**Exercise details**: Set down exactly the first line of the entries and every line after it, through the line with "import * as".

**Input for this task**:
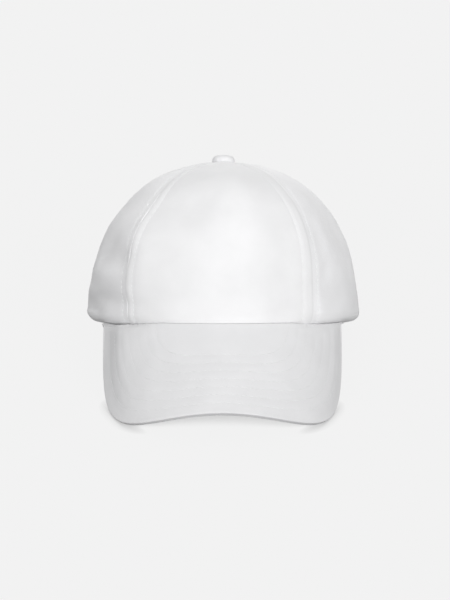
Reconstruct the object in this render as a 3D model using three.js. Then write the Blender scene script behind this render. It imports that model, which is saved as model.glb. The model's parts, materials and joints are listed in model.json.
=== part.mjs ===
// A white cotton five-panel baseball cap, resting by itself on a level surface.
//
// The cap is modelled in its own frame, in millimetres: X to the wearer's left, Y to the back of the head, Z
// up from the plane of the rim at the back. The whole cap is then tilted until the peak's lowest points and the
// back of the rim touch the surface, and moved so that the surface is Z = 0 and it is centred in X and Y.
import * as THREE from "three";

// Crown, measured on the outside of the cloth
const HALF_WIDTH = 90;
const FRONT_REACH = 103.5;
const BACK_REACH = 99;
const CROWN_HEIGHT = 104.5;
const BUTTON_Y = 5;
const CROWN_LEAN = 0.8;
const FRONT_FULLNESS = 2.5;
const SIDE_FULLNESS = 2.28;
const BACK_FULLNESS = 2.35;
const WALL = 1.6;
const GAP = 0.3;

// The front half of the rim climbs at this slope, and the top of the crown falls back at the same slope
const RIM_SLOPE = Math.tan(THREE.MathUtils.degToRad(12));
const RIM_BEND = 18;

// The cloth rolls in towards the rim, most at the sides and beside the ends of the peak, where the rim also
// dips. The skew gives the wearer's right more of it and the left less, by this share at the most.
const ROLL_FRONT = 0.5;
const ROLL_SIDE = 3.9;
const ROLL_HEIGHT = 5;
const RIM_DIP = 1.2;
const RIM_DIP_ROLL = 3.3;
const DIP_ROLL_HEIGHT = 3.2;
const RIM_DIP_ANGLE = 54;
const RIM_DIP_SPREAD = 11;
const RIM_DIP_HEIGHT = 12;
const RIM_SKEW = 0.3;

// Seams, as angles round the crown from the middle of the front. The front ones stand closer near the rim.
const FRONT_SEAM = 42;
const FRONT_SEAM_FOOT_LEFT = 38.2;
const FRONT_SEAM_FOOT_RIGHT = 40.8;
const FRONT_SEAM_FOOT_HEIGHT = 72;
const BACK_SEAM = 106;
const PANEL_TOP_RADIUS = 2.6;

// Soft ridge along each front seam, between the stiff front and the soft side
const RIDGE_LEFT = 0.7;
const RIDGE_RIGHT = 2.2;
const RIDGE_SPREAD = 9;
const RIDGE_ROUND = 1.2;
const RIDGE_FOOT = 12;
const RIDGE_FADE_START = 62;
const RIDGE_FADE_END = 98;

// Opening at the back
const ARCH_HALF_WIDTH = 43;
const ARCH_HEIGHT = 58;

// Peak: a flat outline bent over a roll, then pitched down from the rim
const PEAK_PITCH = THREE.MathUtils.degToRad(36.3);
const PEAK_ROLL_RADIUS = 84.3;
const PEAK_ROLL_EASE = -0.22;
const PEAK_ROLL_SPAN = 80;
const PEAK_HALF_WIDTH = 88.8;
const PEAK_LENGTH = 68.4;
const PEAK_CORNER_START = -35.1;
const PEAK_SQUARENESS = 3.63;
const PEAK_THICKNESS = 2.8;
const PEAK_EDGE_ROUND = 0.8;
const PEAK_END_ANGLE = 61;
const PEAK_SEAT = 1.2;
const PEAK_CLEARANCE = 0.5;

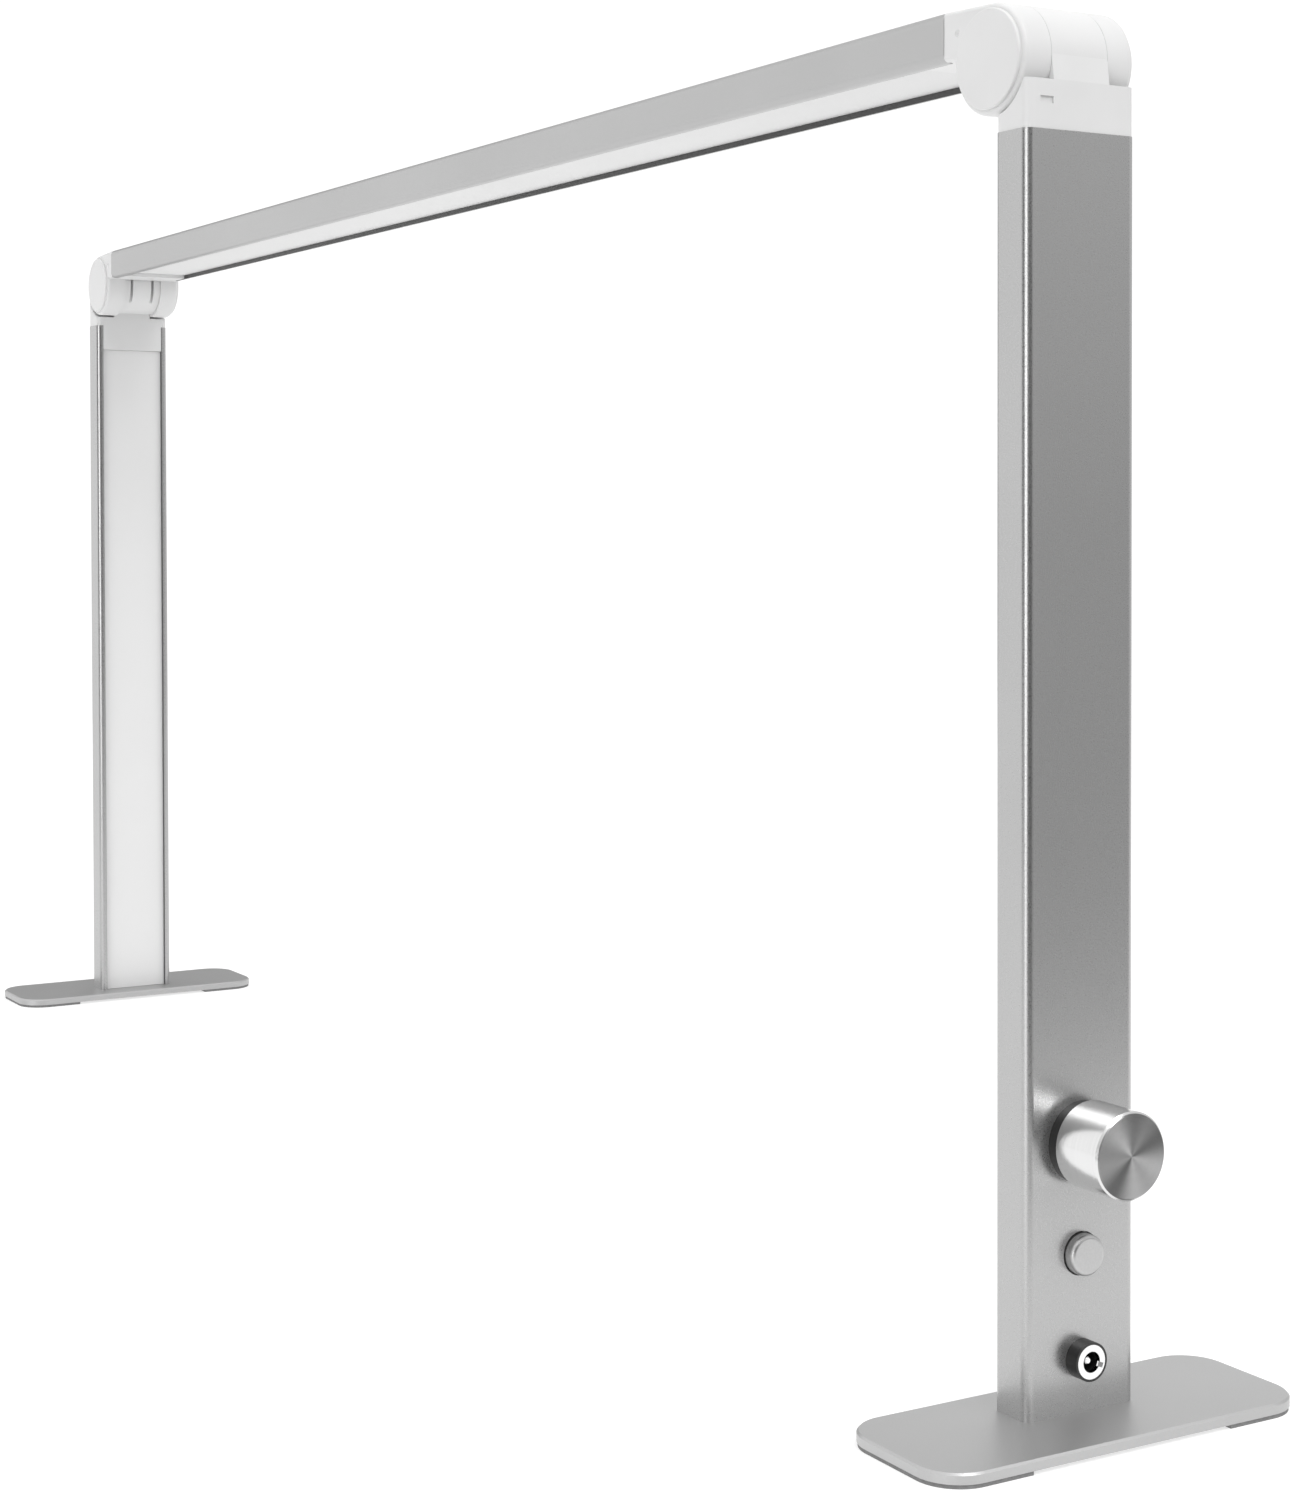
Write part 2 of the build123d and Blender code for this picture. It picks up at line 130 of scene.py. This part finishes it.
def blasted_aluminium(name, along, grey, rough, painted_shade_channel=None):
    """Blasted and anodised extrusion: fine grain, faint die lines along one axis, and painted shade
    on the channel's inner walls when a channel is given.
    """
    material, tree, shader, coords = new_material(name)
    across = [1100.0, 1100.0, 1100.0]
    across["XYZ".index(along)] = 3.0
    die_lines = noise(tree, stretched(tree, coords, across), 1.0, 1.0)
    grain = noise(tree, coords, 2600.0, 2.0, 0.65)
    patches = noise(tree, coords, 9.0, 3.0)
    colour = tinted(tree, patches, grey - 0.015, grey + 0.015)
    # Painted shade on the channel's inner walls.
    if painted_shade_channel is not None:
        shade = tree.nodes.new("ShaderNodeMix")
        shade.data_type = "RGBA"
        shade.inputs["B"].default_value = CHANNEL_PAINTED_SHADE
        tree.links.new(inside_channel(tree, coords, *painted_shade_channel), shade.inputs["Factor"])
        tree.links.new(colour, shade.inputs["A"])
        colour = shade.outputs["Result"]
    shader.inputs["Metallic"].default_value = 0.88
    tree.links.new(colour, shader.inputs["Base Color"])
    tree.links.new(spread(tree, grain, rough - 0.05, rough + 0.06), shader.inputs["Roughness"])
    lines = bump(tree, die_lines, 0.02 * MM, 0.25)
    tree.links.new(bump(tree, grain, 0.04 * MM, 0.35, lines), shader.inputs["Normal"])
    return material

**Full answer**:
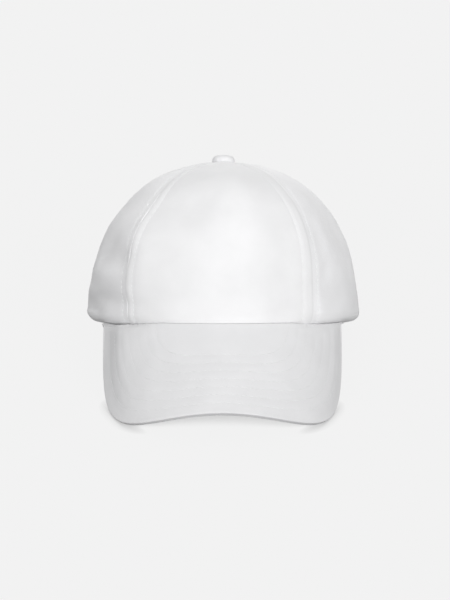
Reconstruct the object in this render as a 3D model using three.js. Then write the Blender scene script behind this render. It imports that model, which is saved as model.glb. The model's parts, materials and joints are listed in model.json.
=== part.mjs ===
// A white cotton five-panel baseball cap, resting by itself on a level surface.
//
// The cap is modelled in its own frame, in millimetres: X to the wearer's left, Y to the back of the head, Z
// up from the plane of the rim at the back. The whole cap is then tilted until the peak's lowest points and the
// back of the rim touch the surface, and moved so that the surface is Z = 0 and it is centred in X and Y.
import * as THREE from "three";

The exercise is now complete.